The International Atomic Energy Agency (IAEA) has today announced it is now in a position to complete construction of a second new laboratory facility in support of global health after US, Germany, Japan and Norway raised €4.7 million (Sh570 million) for the project.
In a statement to newsrooms, IAEA said the four countries announced their additional financial pledges after Director General Yukiya Amano last month informed the IAEA Board of Governors that these extra-budgetary funds were urgently required to keep construction of the Flexible Modular Laboratory (FML) on schedule.
“Japan’s announcement today of a contribution of €1 million provides for the remaining funds required to reach the €4.7 million target and ensures full funding for construction of the building,” said IAEA in the statement.
Initially responding to the funding call, the United States and Germany pledged contributions of US $3.1 million (approximately €2.6 million) and €1 million respectively on 18 September, the first day of the IAEA’s annual General Conference. Norway pledged €100 000 on 29 September. It was Norway’s second pledge in recent months after a contribution of €300 000 announced in June 2017.
The modern building will become the new home of three laboratories dealing with animal production and health, food safety, soil and water management and crop nutrition that support the joint division of the IAEA and the Food and Agriculture Organization of the United Nations (FAO).
It is part of a wider project called ReNuAL and the follow-up ReNuAL+ to renovate and modernize all of the IAEA’s eight laboratories in Seibersdorf, Austria, that assist countries in using nuclear science and technology to achieve their development goals.

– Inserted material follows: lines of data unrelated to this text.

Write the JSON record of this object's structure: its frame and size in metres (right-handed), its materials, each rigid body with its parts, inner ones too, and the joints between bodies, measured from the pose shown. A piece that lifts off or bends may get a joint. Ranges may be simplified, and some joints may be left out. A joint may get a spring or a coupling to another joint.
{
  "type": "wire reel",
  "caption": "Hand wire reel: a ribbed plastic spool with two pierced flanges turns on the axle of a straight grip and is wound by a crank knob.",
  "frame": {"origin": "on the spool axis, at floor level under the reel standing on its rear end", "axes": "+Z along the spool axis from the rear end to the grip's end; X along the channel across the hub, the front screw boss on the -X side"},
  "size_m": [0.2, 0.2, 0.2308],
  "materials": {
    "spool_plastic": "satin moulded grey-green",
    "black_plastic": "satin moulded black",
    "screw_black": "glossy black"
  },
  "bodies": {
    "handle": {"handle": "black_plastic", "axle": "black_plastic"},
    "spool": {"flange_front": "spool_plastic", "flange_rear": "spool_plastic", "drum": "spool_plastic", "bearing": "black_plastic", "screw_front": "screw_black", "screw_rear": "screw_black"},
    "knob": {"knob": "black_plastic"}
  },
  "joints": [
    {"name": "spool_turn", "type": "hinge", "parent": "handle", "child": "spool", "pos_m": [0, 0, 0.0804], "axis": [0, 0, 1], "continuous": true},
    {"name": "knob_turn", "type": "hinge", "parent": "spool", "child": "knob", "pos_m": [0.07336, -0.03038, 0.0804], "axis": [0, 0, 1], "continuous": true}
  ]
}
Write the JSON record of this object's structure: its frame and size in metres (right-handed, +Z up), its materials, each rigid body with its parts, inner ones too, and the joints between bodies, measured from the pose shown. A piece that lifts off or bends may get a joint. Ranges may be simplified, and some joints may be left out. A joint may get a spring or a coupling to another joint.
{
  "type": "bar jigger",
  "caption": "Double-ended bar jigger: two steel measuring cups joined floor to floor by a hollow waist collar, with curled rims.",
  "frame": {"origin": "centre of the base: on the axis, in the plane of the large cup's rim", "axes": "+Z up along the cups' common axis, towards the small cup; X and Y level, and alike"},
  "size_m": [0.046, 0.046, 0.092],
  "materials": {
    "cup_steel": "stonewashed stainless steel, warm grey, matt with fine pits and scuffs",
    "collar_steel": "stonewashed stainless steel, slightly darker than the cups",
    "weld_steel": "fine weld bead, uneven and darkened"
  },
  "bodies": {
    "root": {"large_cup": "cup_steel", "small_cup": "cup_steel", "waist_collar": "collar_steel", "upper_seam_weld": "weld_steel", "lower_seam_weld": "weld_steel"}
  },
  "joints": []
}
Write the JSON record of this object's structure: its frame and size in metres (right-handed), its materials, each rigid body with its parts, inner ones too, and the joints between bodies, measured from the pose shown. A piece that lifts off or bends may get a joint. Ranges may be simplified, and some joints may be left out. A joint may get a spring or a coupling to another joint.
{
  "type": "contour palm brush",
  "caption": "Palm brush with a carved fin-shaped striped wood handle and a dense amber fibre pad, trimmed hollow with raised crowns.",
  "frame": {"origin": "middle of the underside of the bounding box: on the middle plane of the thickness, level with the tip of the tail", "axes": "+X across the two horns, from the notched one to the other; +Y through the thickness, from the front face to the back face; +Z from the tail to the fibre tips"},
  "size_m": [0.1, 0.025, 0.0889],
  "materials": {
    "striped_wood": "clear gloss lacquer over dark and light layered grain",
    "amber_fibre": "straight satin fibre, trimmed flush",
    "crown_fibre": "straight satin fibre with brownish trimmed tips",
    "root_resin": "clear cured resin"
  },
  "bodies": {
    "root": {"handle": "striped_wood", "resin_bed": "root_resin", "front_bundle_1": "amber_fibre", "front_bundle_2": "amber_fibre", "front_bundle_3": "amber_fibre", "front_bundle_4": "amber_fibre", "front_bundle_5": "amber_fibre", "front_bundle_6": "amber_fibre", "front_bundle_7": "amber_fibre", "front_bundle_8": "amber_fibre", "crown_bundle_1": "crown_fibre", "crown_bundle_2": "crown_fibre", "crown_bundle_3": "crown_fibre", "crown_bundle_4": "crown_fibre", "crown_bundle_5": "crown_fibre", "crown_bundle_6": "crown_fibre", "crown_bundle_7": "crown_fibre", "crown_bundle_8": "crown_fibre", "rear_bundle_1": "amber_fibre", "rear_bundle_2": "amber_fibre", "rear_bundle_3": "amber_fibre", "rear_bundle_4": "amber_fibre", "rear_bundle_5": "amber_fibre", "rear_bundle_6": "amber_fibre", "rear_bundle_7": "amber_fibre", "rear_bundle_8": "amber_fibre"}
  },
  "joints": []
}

Last week, the IAEA inaugurated another building in Seibersdorf, the Insect Pest Control Laboratory, also as part of the renovation initiatives.
“The modernisation of the nuclear applications laboratories is one of the most important projects ever undertaken by the Agency,” IAEA Director General Yukiya Amano said. “The benefits will be felt by Member States for decades to come, and I thank all donors who contributed to this important effort.”
Japanese Foreign Minister Taro Kono made the pledge during a meeting in Tokyo with Director General Amano. “I am very grateful for this important pledge by the Government of Japan, which enables the IAEA to undertake the FML construction on schedule,” Amano said.
Foreign Minister Kono expressed his government’s strong support for the Director General’s work on the IAEA’s Atoms for Peace and Development mandate.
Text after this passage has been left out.